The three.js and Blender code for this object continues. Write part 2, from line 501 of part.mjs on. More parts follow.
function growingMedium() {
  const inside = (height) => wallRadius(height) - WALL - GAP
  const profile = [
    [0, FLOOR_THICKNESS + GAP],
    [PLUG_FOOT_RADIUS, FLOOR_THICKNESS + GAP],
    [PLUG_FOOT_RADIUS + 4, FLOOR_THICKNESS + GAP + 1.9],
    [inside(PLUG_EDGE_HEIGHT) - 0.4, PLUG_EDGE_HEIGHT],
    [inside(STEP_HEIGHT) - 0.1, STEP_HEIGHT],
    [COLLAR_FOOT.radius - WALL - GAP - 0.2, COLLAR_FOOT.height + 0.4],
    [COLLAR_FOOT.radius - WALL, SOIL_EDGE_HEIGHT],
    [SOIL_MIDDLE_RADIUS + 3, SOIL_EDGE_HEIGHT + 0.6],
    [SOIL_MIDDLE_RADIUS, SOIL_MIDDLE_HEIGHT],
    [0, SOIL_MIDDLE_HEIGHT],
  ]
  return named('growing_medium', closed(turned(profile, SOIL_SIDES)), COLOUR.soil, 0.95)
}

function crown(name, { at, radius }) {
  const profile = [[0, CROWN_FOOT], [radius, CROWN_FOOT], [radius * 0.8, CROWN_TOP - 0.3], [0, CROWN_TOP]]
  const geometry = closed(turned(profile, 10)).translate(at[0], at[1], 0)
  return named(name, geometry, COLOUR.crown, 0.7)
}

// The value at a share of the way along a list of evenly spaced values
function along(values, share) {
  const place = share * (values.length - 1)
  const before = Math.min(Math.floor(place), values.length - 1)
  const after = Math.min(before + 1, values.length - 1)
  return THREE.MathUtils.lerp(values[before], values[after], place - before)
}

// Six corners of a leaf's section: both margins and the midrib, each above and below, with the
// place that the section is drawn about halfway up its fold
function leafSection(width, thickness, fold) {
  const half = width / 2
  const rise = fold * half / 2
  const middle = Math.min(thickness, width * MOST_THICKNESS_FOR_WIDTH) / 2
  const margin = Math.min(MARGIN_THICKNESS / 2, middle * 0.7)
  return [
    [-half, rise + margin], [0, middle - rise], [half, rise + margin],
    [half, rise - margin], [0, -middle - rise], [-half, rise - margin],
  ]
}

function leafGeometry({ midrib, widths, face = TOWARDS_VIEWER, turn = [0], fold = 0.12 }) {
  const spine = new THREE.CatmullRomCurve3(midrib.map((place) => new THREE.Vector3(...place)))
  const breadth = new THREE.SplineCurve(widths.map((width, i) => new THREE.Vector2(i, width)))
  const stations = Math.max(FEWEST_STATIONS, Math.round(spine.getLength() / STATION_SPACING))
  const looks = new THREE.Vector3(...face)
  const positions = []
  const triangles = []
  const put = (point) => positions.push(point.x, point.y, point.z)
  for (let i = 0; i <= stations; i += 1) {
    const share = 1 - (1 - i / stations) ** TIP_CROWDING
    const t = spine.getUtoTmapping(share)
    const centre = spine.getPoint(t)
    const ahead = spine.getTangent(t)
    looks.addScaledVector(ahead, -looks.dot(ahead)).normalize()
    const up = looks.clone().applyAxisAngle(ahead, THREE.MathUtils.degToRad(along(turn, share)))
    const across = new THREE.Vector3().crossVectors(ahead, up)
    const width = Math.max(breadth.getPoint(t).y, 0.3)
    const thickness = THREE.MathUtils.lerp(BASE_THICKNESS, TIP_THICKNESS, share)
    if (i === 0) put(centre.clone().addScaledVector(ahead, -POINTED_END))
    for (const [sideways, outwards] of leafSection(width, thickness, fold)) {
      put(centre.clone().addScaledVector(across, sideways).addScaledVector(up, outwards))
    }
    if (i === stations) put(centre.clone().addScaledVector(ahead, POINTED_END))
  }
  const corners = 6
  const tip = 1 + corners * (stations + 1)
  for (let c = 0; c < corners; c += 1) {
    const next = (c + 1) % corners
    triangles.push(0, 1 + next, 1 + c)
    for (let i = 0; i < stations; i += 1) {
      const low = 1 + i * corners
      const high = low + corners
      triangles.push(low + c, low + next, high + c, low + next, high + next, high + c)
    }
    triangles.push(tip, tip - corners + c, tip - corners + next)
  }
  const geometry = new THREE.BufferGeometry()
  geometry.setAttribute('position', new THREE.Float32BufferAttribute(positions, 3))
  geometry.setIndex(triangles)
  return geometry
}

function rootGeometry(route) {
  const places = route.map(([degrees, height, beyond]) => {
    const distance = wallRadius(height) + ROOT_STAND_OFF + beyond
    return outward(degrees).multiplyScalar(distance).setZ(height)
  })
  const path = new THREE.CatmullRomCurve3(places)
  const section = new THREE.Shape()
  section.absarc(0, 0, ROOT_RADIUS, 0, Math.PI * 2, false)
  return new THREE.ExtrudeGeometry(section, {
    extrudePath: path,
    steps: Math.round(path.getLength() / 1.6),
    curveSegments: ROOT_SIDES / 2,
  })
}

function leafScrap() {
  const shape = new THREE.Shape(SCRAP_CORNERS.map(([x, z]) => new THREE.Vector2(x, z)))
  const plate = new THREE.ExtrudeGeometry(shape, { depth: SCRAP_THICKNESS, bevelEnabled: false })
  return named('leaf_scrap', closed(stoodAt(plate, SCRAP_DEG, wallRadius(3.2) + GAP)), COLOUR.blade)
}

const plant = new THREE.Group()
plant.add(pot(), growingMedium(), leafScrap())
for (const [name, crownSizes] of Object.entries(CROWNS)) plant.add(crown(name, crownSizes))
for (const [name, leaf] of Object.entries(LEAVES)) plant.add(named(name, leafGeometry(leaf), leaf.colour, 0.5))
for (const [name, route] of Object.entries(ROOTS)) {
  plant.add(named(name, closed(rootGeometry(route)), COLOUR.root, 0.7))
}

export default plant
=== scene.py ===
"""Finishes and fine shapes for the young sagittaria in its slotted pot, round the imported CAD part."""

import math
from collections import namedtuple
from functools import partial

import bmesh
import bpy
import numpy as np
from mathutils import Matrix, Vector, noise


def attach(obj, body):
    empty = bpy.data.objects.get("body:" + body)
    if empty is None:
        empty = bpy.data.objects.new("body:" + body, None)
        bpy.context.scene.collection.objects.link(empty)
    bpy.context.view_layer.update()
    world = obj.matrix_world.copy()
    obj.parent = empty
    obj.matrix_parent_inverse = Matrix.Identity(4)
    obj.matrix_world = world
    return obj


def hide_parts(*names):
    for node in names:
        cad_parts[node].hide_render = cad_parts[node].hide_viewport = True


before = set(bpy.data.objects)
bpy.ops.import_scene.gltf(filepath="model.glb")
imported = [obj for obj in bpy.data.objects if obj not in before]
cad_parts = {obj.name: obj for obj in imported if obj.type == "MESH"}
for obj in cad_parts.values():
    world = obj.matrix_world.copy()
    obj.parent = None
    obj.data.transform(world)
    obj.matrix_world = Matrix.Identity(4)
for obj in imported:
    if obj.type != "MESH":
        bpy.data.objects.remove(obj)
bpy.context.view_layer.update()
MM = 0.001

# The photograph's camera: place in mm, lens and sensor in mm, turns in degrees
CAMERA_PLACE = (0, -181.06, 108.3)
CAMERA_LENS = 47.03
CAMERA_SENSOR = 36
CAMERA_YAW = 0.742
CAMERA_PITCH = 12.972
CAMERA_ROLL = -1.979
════
**AIM OF THE EXERCISE**
Transcribe precisely the lines between the one that contains "const plant = new THREE.Group()" and the one that contains "bpy.data.objects.remove(obj)", counting those two lines as part of the range.

**EXERCISE RESPONSE**
const plant = new THREE.Group()
plant.add(pot(), growingMedium(), leafScrap())
for (const [name, crownSizes] of Object.entries(CROWNS)) plant.add(crown(name, crownSizes))
for (const [name, leaf] of Object.entries(LEAVES)) plant.add(named(name, leafGeometry(leaf), leaf.colour, 0.5))
for (const [name, route] of Object.entries(ROOTS)) {
  plant.add(named(name, closed(rootGeometry(route)), COLOUR.root, 0.7))
}

export default plant
=== scene.py ===
"""Finishes and fine shapes for the young sagittaria in its slotted pot, round the imported CAD part."""

import math
from collections import namedtuple
from functools import partial

import bmesh
import bpy
import numpy as np
from mathutils import Matrix, Vector, noise


def attach(obj, body):
    empty = bpy.data.objects.get("body:" + body)
    if empty is None:
        empty = bpy.data.objects.new("body:" + body, None)
        bpy.context.scene.collection.objects.link(empty)
    bpy.context.view_layer.update()
    world = obj.matrix_world.copy()
    obj.parent = empty
    obj.matrix_parent_inverse = Matrix.Identity(4)
    obj.matrix_world = world
    return obj


def hide_parts(*names):
    for node in names:
        cad_parts[node].hide_render = cad_parts[node].hide_viewport = True


before = set(bpy.data.objects)
bpy.ops.import_scene.gltf(filepath="model.glb")
imported = [obj for obj in bpy.data.objects if obj not in before]
cad_parts = {obj.name: obj for obj in imported if obj.type == "MESH"}
for obj in cad_parts.values():
    world = obj.matrix_world.copy()
    obj.parent = None
    obj.data.transform(world)
    obj.matrix_world = Matrix.Identity(4)
for obj in imported:
    if obj.type != "MESH":
        bpy.data.objects.remove(obj)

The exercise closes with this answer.